Pass the Dramamine.
When rescue teams can’t get an ambulance to a remote area where someone has been hurt, they send a helicopter to bring the injured person to a local hospital.
It has to be traumatizing to be hurt and suspended over a hundred feet off the ground on a stretcher and then fly 100 miles-per-hour through the sky, but this rescue Tuesday in Arizona is one of the most harrowing helicopter rescues ever recorded.
It all started when a 75-year-old woman injured her hip while hiking on Piestewa Peak in the Phoenix Mountains. Because the woman was in a remote area, the Phoenix Fire Department dispatched an airlift to bring her to a nearby ambulance.
Piestewa Peak by res1due / Flickr
“Firefighters made patient contact and decided that the best course of action was to fly the patient off the mountain,” Captain Rob McDade of the Phoenix Fire Department told reporters at a press conference.

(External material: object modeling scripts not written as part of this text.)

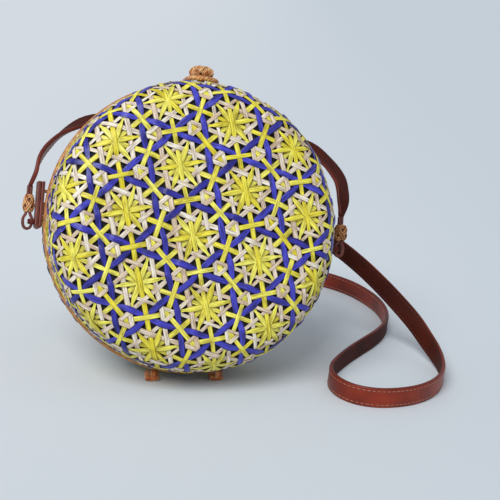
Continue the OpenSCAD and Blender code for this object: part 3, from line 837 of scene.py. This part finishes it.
run = np.concatenate([np.linspace(0.5, DOME_RUN, 8), np.linspace(DOME_RUN, CORNER_END, 14)[1:],
                      np.linspace(CORNER_END, WALL_END, 6)[1:]])
radius, depth, face_out, face_deep = profile(run)
outer, inner = (np.stack([radius - inset * face_out, np.maximum(depth - inset * face_deep, MOUTH_GAP)], 1)
                for inset in (LINING_IN, LINING_IN + LINING_T))
for half, face, *_ in HALVES:
    points, faces, uv = lathe(np.concatenate([outer, inner[::-1]]) * [1, face], LINING_STEPS)
    make_piece(f"{half}_cloth_lining", standing(points[:, [0, 2, 1]]), turned_faces(faces, face),
               BLACK_CLOTH, half, f"{half}_lining", "black_cloth")
print("both linings turned")

# %% [markdown]
# The knob, the beads, the loop, the hoops and the knots are all rattan: smoked orange brown, glossy on
# the skin side, with dark lines where the fibres part. All of it is made from strands of cane, so one
# helper sweeps a strand's oval section along a path, and its UV map runs the grain lengthwise. The
# bead at the right stands in the bag's shade, and that shade is painted into its darker cane colour.

# %% Rattan and a strand of cane
def rattan(name, deep, middle, pale, roughness):
    finish = Finish(name, roughness)
    fibres = finish.noise(finish.uv, roughness=0.6, stretch=(0.2, 3.2, 1))
    patches = finish.noise(finish.place, scale=260, detail=2)
    tone = finish.mix(finish.ramp(patches, (0.35, 0), (0.68, 1)), middle, pale)
    tone = finish.mix(finish.ramp(fibres, (0.36, 0.9), (0.52, 0)), tone, deep)
    return finish.finished(tone, fibres, 0.00012, 0.8)


KNOB_RATTAN = rattan("knob_rattan", srgb(66, 26, 8), srgb(194, 110, 50), srgb(252, 202, 138), 0.34)
# The right bead's darker colour is painted shade.
PAINTED_SHADE_RATTAN = rattan("bead_painted_shade_rattan", srgb(48, 20, 8), srgb(156, 92, 42), srgb(206, 146, 88), 0.4)
HOOP_RATTAN = rattan("hoop_rattan", srgb(112, 58, 22), srgb(176, 112, 52), srgb(206, 150, 84), 0.45)
KNOT_RATTAN = rattan("knot_rattan", srgb(92, 36, 13), srgb(208, 112, 54), srgb(244, 180, 118), 0.4)
# The cores' near-black tone is painted shade, seen through the gaps between the canes.
CORE_SHADE_CANE = rattan("core_painted_shade_cane", srgb(40, 18, 8), srgb(74, 36, 18), srgb(92, 48, 24), 0.6)
OVAL = np.array([(np.cos(a), np.sin(a)) for a in np.arange(8) / 8 * 2 * np.pi]) / 2
UP = np.array([0.0, 0, 1])


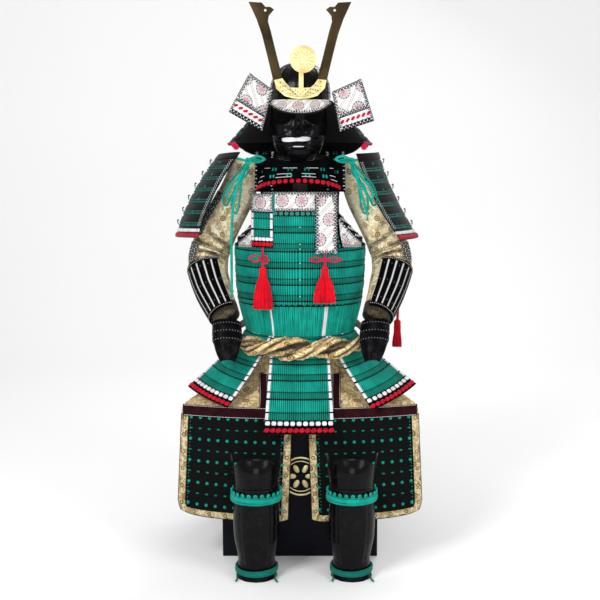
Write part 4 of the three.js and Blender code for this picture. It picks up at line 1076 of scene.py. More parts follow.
def build_skirts():
    """Four laced skirt panels with a white and a red row of knots along the foot."""
    away = lambda p: vec(p[:, 0], p[:, 1], 60)
    for name, start, end, a, b, bow, out in SKIRTS:
        shell = Shell()
        S = skirt(start, end, a, b, bow, out)
        length = 262.0
        laced(shell, S, lacing(length, 0.72, 27.0), away, thick=1.4, white=8.5, fine=name != "back")
        bead_row(shell, S, 1 - 20.2 / length, 15.4, 6.6, 5.9, 3.4, WHITE, away, 0.7, 0.55, 3.4)
        bead_row(shell, S, 1 - 7.0 / length, 13.4, 7.6, 6.2, 4.2, RED, away, 0.7, 0.55, 2.4, 0.0, 0.35)
        shell.build(f"laced_skirt_{name}", mats(*WOVEN), [f"skirt_{name}"])


# Sash.


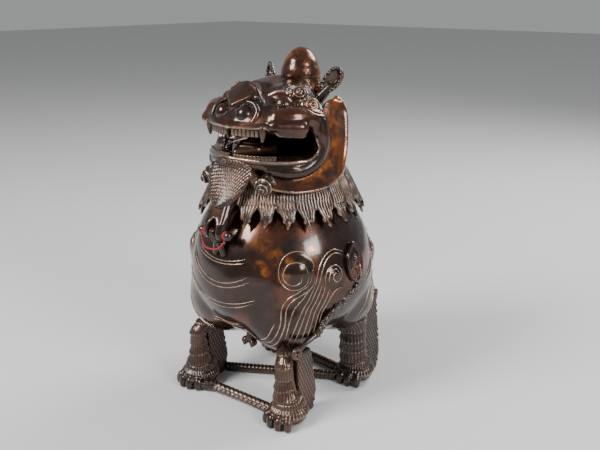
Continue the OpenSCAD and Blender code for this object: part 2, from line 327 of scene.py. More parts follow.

When the helicopter began to take off with the woman attached via a dangling stretcher, it began to spin uncontrollably. Over the course of what had to be the longest two and a half minutes of the woman’s life, she spun in a complete circle 175 times.
“Sometimes when we bring the helicopter up from the ground, it will start to spin, so we have a line attached to the basket to help prevent that. Today it didn’t. The basket started to spin,” chief pilot of the Phoenix police department’s aviation unit Paul Apolinar explained at a press conference.
“They tried to stop some of the spin with the line that Paul was referring to, but that didn’t work and it eventually broke,” Derek Geisel, the rescue pilot said, “the phenomenon is known in the hoist-rescue industry.”
The woman was eventually put in an ambulance and taken to a nearby hospital. She experienced some nausea and dizziness but is expected to recover.